• [Challenge]:
Quote the full listing word for word.

• [Information provided]:
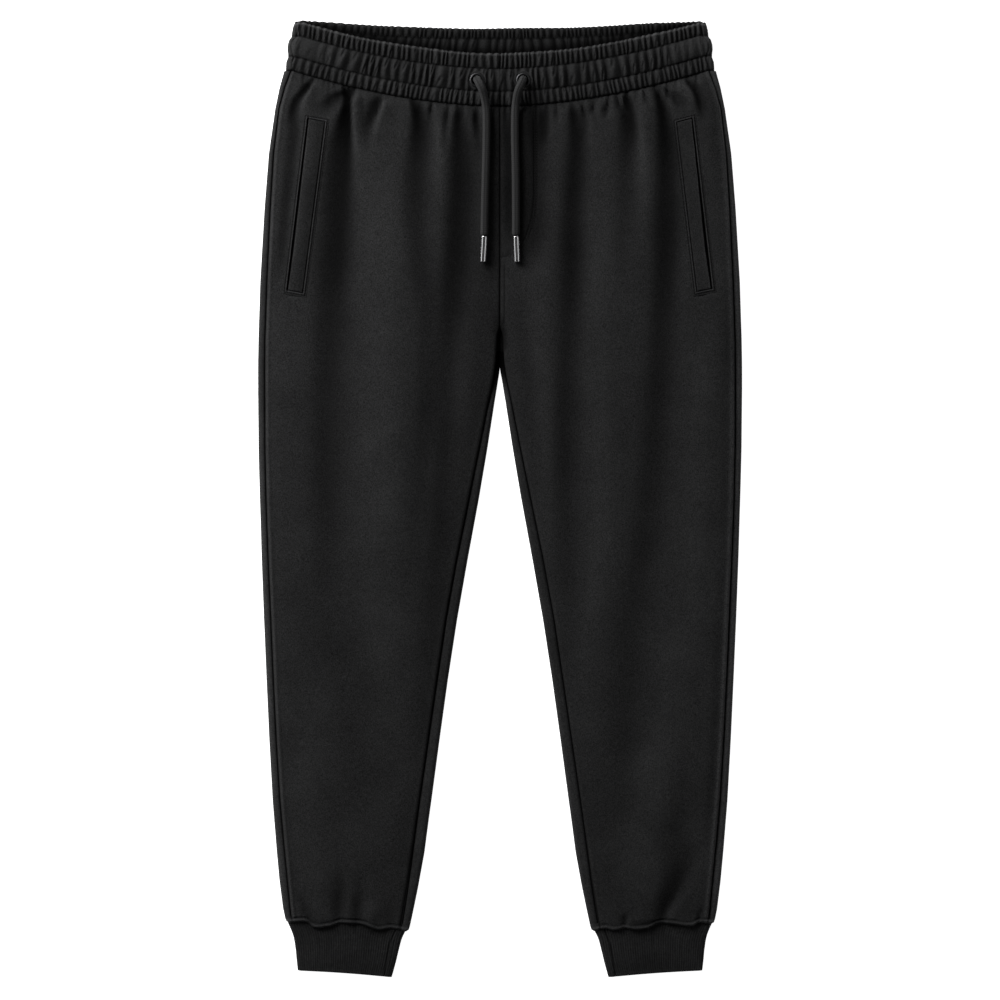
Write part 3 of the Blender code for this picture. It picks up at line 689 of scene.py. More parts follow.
leg = {
    "cloth": 2.0, "frontColumns": 132, "backColumns": 120, "frontRows": 300, "backRows": 190,
    "waist": 460.4, "waistPower": 1.8, "frontDrop": 38.4, "backDrop": 12.6, "waistFade": 280.0,
    "sideWaist": 224.0, "hem": -456.2, "hemSide": 224.0, "hemSlope": 0.065, "hemFade": -330.0,
    "hemRidge": 2.0, "hemWaveEnd": -400.0,
    # creases: gain along the leg and at the waist, the deepest trough, lean from the light, and their painted
    # shade
    "creaseGain": 1.45, "waistGain": 2.3, "deepest": 8.5, "lean": 0.8, "creaseShade": 0.1, "shadeRise": 0.7,
    # levels of the front at its seams, and how far from each its crown is reached
    "seamLevel": 10.4, "hipLevel": 12.2, "waistLevel": 11.4, "edge": 16.0, "innerRoll": 12.0,
    "sideRoll": {"left": 7.0, "right": 14.0},
    # seams: the proud edge beside them and the roll into them, at the side and between the legs
    "proud": 1.0, "innerProud": 0.3, "proudFrom": 3.0, "proudWidth": 2.3, "roll": 2.4, "hipRoll": 1.6,
    "innerSeamRoll": 1.2, "backRoll": 1.9, "rollWidth": 0.8, "waistRoll": 1.9, "drift": 0.22,
    # painted shade in the seams and a painted highlight on their raised edges, and painted shade on the
    # cloth's inside and cut rim
    "sideDark": 0.75, "innerDark": 0.6, "waistDark": 0.7, "edgeHighlight": {"left": 0.8, "right": 0.5},
    "insideShade": {"front": 0.3, "back": 0.2},
    # light along the left side's rim, and along both sides: a narrow band and a wide one
    "rimLight": (2.0, 0.3), "sideLight": {"left": (0.36, 9.0), "right": (0.14, 7.0)},
    "wideLight": (0.16, 40.0),
    # pressed sewing lines, the fly's lap and the room beneath a pocket
    "lineDepth": 0.5, "lineSpread": 0.2, "flyRise": 0.38, "pocketRoom": 3.2,
    # the inner edge of the fly's lap: height and place
    "fly": [(261, 0), (268, 14), (290, 30), (310, 36), (330, 37.4), (460, 37)], "flyFoot": 262,
    # how far down the cut some heights of the leg lie, between the waist at 0 and the hem at 1
    "frontShares": [(0.26, 380.0), (0.90, -425.0), (0.955, -446.0)],
    "backShares": [(0.12, 420.0), (0.89, -425.0), (0.95, -444.0)],
    # the back across: the turned edge, its fold, the underside, the inner fold and the inner edge
    "turns": [0.0, 0.035, 0.14, 0.86, 0.965, 1.0], "foldRadius": 4.5, "slotRadius": 2.0, "hipRadius": 1.1,
    "highestLift": 4.5, "lap": 0.7, "edgeWave": 0.35, "edgeLight": {"left": 0.8, "right": 0.35},
    "innerEdgeDark": 0.26,
    # the hem's rounded corners: height and width
    "outerCorner": (2.2, 2.6), "innerCorner": (2.0, 2.4),
    # height, outline, side seam, inner seam, inner outline, crown
    "rows": [(464, 231.6, 223.4, 0.0, 0.0, 14.6), (442, 237.7, 231.5, 0.0, 0.0, 15.2),
             (420, 242.3, 237.5, 0.0, 0.0, 15.6), (372, 249.1, 243.3, 0.0, 0.0, 15.8),
             (312, 253.9, 247.0, 0.0, 0.0, 15.6), (234, 258.4, 250.6, 0.0, 0.0, 15.6),
             (185, 259.9, 252.2, 0.0, 0.0, 15.6), (177, 260.2, 252.6, 2.8, 0.0, 15.6),
             (168, 260.4, 252.8, 3.4, 0.0, 15.6), (150, 260.7, 252.9, 4.3, 0.0, 15.6),
             (139, 260.8, 253.0, 5.6, 0.2, 15.6), (133, 260.8, 253.0, 6.6, 1.2, 15.6),
             (127, 260.8, 253.0, 7.7, 2.15, 15.5), (117, 260.8, 253.0, 9.8, 3.75, 15.5),
             (107, 260.7, 252.9, 12.0, 5.4, 15.4),
             (53, 260.2, 252.7, 22.7, 13.75, 15.0), (0, 258.8, 251.6, 33.5, 22.75, 14.6),
             (-65, 256.8, 249.3, 46.8, 34.75, 14.2), (-130, 254.4, 246.4, 58.6, 46.15, 13.8),
             (-195, 251.6, 243.7, 68.2, 56.15, 13.4), (-260, 248.6, 240.6, 77.6, 65.15, 13.2),
             (-325, 245.0, 236.6, 87.0, 73.85, 13.0), (-378, 240.8, 231.8, 94.6, 81.35, 12.8),
             (-411, 237.7, 228.6, 99.3, 88.0, 12.6), (-440, 233.8, 225.8, 104.2, 94.7, 12.4),
             (-466, 228.4, 222.6, 108.6, 100.6, 12.2)],
}
legTable = np.array(leg["rows"][::-1])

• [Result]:
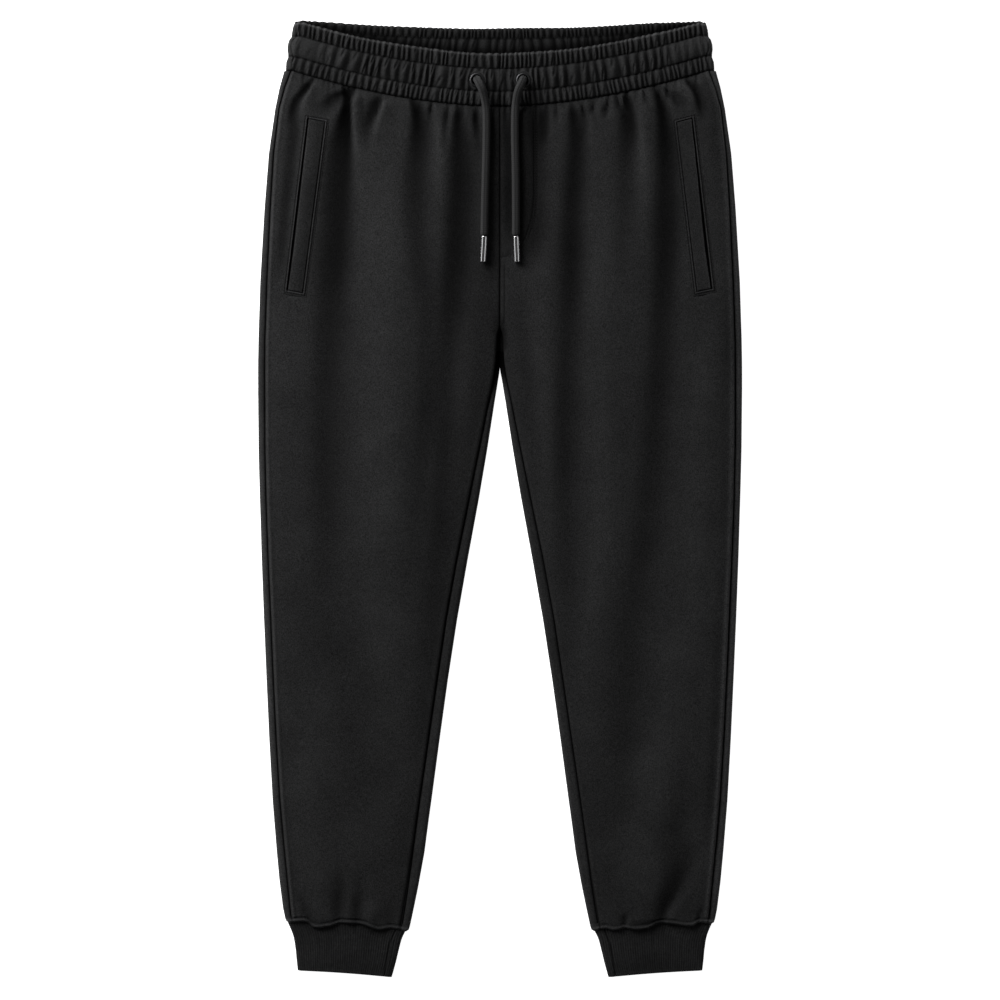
Write part 3 of the Blender code for this picture. It picks up at line 689 of scene.py. More parts follow.
leg = {
    "cloth": 2.0, "frontColumns": 132, "backColumns": 120, "frontRows": 300, "backRows": 190,
    "waist": 460.4, "waistPower": 1.8, "frontDrop": 38.4, "backDrop": 12.6, "waistFade": 280.0,
    "sideWaist": 224.0, "hem": -456.2, "hemSide": 224.0, "hemSlope": 0.065, "hemFade": -330.0,
    "hemRidge": 2.0, "hemWaveEnd": -400.0,
    # creases: gain along the leg and at the waist, the deepest trough, lean from the light, and their painted
    # shade
    "creaseGain": 1.45, "waistGain": 2.3, "deepest": 8.5, "lean": 0.8, "creaseShade": 0.1, "shadeRise": 0.7,
    # levels of the front at its seams, and how far from each its crown is reached
    "seamLevel": 10.4, "hipLevel": 12.2, "waistLevel": 11.4, "edge": 16.0, "innerRoll": 12.0,
    "sideRoll": {"left": 7.0, "right": 14.0},
    # seams: the proud edge beside them and the roll into them, at the side and between the legs
    "proud": 1.0, "innerProud": 0.3, "proudFrom": 3.0, "proudWidth": 2.3, "roll": 2.4, "hipRoll": 1.6,
    "innerSeamRoll": 1.2, "backRoll": 1.9, "rollWidth": 0.8, "waistRoll": 1.9, "drift": 0.22,
    # painted shade in the seams and a painted highlight on their raised edges, and painted shade on the
    # cloth's inside and cut rim
    "sideDark": 0.75, "innerDark": 0.6, "waistDark": 0.7, "edgeHighlight": {"left": 0.8, "right": 0.5},
    "insideShade": {"front": 0.3, "back": 0.2},
    # light along the left side's rim, and along both sides: a narrow band and a wide one
    "rimLight": (2.0, 0.3), "sideLight": {"left": (0.36, 9.0), "right": (0.14, 7.0)},
    "wideLight": (0.16, 40.0),
    # pressed sewing lines, the fly's lap and the room beneath a pocket
    "lineDepth": 0.5, "lineSpread": 0.2, "flyRise": 0.38, "pocketRoom": 3.2,
    # the inner edge of the fly's lap: height and place
    "fly": [(261, 0), (268, 14), (290, 30), (310, 36), (330, 37.4), (460, 37)], "flyFoot": 262,
    # how far down the cut some heights of the leg lie, between the waist at 0 and the hem at 1
    "frontShares": [(0.26, 380.0), (0.90, -425.0), (0.955, -446.0)],
    "backShares": [(0.12, 420.0), (0.89, -425.0), (0.95, -444.0)],
    # the back across: the turned edge, its fold, the underside, the inner fold and the inner edge
    "turns": [0.0, 0.035, 0.14, 0.86, 0.965, 1.0], "foldRadius": 4.5, "slotRadius": 2.0, "hipRadius": 1.1,
    "highestLift": 4.5, "lap": 0.7, "edgeWave": 0.35, "edgeLight": {"left": 0.8, "right": 0.35},
    "innerEdgeDark": 0.26,
    # the hem's rounded corners: height and width
    "outerCorner": (2.2, 2.6), "innerCorner": (2.0, 2.4),
    # height, outline, side seam, inner seam, inner outline, crown
    "rows": [(464, 231.6, 223.4, 0.0, 0.0, 14.6), (442, 237.7, 231.5, 0.0, 0.0, 15.2),
             (420, 242.3, 237.5, 0.0, 0.0, 15.6), (372, 249.1, 243.3, 0.0, 0.0, 15.8),
             (312, 253.9, 247.0, 0.0, 0.0, 15.6), (234, 258.4, 250.6, 0.0, 0.0, 15.6),
             (185, 259.9, 252.2, 0.0, 0.0, 15.6), (177, 260.2, 252.6, 2.8, 0.0, 15.6),
             (168, 260.4, 252.8, 3.4, 0.0, 15.6), (150, 260.7, 252.9, 4.3, 0.0, 15.6),
             (139, 260.8, 253.0, 5.6, 0.2, 15.6), (133, 260.8, 253.0, 6.6, 1.2, 15.6),
             (127, 260.8, 253.0, 7.7, 2.15, 15.5), (117, 260.8, 253.0, 9.8, 3.75, 15.5),
             (107, 260.7, 252.9, 12.0, 5.4, 15.4),
             (53, 260.2, 252.7, 22.7, 13.75, 15.0), (0, 258.8, 251.6, 33.5, 22.75, 14.6),
             (-65, 256.8, 249.3, 46.8, 34.75, 14.2), (-130, 254.4, 246.4, 58.6, 46.15, 13.8),
             (-195, 251.6, 243.7, 68.2, 56.15, 13.4), (-260, 248.6, 240.6, 77.6, 65.15, 13.2),
             (-325, 245.0, 236.6, 87.0, 73.85, 13.0), (-378, 240.8, 231.8, 94.6, 81.35, 12.8),
             (-411, 237.7, 228.6, 99.3, 88.0, 12.6), (-440, 233.8, 225.8, 104.2, 94.7, 12.4),
             (-466, 228.4, 222.6, 108.6, 100.6, 12.2)],
}
legTable = np.array(leg["rows"][::-1])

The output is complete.